Interpreting mediated effects requires careful translation into actionable insights. Managers benefit from a succinct narrative that links specific policy components to health and productivity outcomes through identifiable channels. For example, if autonomy emerges as the strongest mediator, leadership training could emphasize empowering practices; if sleep quality is pivotal, scheduling reforms might take priority. Communicating uncertainty—confidence intervals, p-values, and sensitivity analyses—helps stakeholders gauge risk. Additionally, visualizations that map the causal chain from policy to mediator to outcome can make complex relationships accessible, supporting decisions that balance feasibility, costs, and anticipated health benefits.

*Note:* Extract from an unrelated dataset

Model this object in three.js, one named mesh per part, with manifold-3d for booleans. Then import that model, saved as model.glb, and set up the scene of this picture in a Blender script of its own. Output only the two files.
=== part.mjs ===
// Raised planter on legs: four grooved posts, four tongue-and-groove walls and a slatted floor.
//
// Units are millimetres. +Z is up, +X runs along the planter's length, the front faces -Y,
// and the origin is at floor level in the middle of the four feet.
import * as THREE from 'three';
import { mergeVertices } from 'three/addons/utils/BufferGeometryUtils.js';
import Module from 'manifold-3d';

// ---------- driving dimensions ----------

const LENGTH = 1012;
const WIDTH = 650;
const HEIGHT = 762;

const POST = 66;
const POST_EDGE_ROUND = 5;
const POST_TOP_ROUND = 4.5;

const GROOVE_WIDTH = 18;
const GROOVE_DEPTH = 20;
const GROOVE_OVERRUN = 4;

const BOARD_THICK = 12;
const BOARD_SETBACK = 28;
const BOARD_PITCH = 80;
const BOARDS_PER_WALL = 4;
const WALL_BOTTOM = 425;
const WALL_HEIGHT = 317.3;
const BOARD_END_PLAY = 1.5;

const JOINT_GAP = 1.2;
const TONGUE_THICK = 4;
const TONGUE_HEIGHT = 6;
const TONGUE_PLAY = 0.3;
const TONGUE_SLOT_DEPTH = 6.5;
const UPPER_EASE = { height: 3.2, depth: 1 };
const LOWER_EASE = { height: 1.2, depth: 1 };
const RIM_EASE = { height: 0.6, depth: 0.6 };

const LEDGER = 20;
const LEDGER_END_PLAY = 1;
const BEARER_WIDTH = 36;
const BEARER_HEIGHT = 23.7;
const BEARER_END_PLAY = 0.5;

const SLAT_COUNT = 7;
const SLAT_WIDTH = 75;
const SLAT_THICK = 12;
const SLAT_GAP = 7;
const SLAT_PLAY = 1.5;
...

Beyond reporting, mediation findings should inform ongoing improvement cycles. Organizations can design iterative experiments, adjusting one policy element at a time and tracking changes in mediators and outcomes over several payroll cycles. This adaptive approach mirrors agile principles: implement, measure, learn, and refine. By sustaining surveillance of key mediators such as stress, sleep, and satisfaction, leaders create feedback loops that promote continuous enhancements to health and performance. When facts evolve, the policy toolkit can evolve accordingly, maintaining alignment with workforce needs and organizational goals.

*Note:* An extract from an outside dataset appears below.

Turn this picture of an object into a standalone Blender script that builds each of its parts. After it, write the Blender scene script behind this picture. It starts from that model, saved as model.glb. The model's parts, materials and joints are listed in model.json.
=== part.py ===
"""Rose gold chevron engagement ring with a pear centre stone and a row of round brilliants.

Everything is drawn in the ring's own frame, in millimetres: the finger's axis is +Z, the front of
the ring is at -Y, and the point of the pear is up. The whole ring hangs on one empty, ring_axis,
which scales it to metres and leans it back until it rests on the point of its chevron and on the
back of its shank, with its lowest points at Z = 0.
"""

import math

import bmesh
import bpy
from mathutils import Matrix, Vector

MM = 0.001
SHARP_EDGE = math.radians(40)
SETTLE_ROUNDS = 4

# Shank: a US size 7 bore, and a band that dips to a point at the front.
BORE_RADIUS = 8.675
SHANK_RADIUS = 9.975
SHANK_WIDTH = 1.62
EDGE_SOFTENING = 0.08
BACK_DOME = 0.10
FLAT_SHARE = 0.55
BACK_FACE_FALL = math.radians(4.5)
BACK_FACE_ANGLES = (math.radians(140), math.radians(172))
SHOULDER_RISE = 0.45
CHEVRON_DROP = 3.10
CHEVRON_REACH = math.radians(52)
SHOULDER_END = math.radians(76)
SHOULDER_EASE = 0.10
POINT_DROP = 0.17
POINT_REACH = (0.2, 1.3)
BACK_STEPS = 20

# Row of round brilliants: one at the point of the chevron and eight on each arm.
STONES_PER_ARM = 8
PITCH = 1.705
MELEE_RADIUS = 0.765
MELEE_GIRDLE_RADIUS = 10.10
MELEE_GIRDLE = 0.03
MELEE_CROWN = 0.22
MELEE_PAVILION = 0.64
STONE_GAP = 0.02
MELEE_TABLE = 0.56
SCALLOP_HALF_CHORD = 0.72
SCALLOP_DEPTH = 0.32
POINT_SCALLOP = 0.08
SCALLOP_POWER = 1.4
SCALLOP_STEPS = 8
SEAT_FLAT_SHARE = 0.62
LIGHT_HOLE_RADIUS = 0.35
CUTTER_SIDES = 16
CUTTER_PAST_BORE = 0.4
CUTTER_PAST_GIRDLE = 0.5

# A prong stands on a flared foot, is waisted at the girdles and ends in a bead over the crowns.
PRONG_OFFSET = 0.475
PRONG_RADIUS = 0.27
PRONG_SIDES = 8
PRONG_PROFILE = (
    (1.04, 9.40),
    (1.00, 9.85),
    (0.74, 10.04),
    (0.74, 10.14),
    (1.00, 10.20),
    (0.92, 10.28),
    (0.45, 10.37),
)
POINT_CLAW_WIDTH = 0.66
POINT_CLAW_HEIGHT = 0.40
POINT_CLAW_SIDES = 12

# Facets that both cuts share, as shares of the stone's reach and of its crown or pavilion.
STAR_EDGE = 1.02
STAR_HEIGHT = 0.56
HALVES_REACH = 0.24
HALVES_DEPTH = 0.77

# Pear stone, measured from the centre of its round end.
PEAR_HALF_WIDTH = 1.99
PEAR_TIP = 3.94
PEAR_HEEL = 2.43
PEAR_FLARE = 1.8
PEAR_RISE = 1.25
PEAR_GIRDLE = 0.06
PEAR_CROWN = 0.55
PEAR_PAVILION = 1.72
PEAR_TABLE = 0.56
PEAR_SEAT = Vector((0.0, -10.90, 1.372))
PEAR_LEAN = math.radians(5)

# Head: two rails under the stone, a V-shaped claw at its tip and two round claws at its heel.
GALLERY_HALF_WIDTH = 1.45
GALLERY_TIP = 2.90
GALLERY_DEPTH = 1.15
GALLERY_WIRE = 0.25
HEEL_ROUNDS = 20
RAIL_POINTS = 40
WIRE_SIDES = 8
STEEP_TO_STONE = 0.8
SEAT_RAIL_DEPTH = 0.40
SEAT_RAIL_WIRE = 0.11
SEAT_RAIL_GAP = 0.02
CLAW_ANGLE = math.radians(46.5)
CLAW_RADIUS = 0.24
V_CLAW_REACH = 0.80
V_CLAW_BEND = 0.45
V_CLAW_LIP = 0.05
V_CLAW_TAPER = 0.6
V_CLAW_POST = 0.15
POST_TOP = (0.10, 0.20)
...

A mature mediation program translates analytic results into concrete actions. Policymakers might begin with low-risk adjustments that affect the most influential mediators, such as flexible scheduling or enhanced mental health support, while monitoring downstream health and productivity indicators. The process should include guardrails to prevent unintended consequences, like workload compression or coverage gaps. Engaging employees in co-design discussions ensures interventions address real concerns and are accepted. By documenting the causal chain and the expected benefits, organizations build a persuasive case for sustained investment in health-promoting policies that also boost performance.
In sum, causal mediation analysis offers a rigorous route to understand not only whether organizational policies work, but how they work. By delineating direct and indirect pathways to health and productivity, organizations can tailor interventions to strengthen the most impactful channels, reduce harm, and maximize return on investment. With thoughtful study design, reliable measurement, and transparent communication, mediation science becomes a practical ally for leaders seeking healthier, more productive teams and a resilient workplace culture.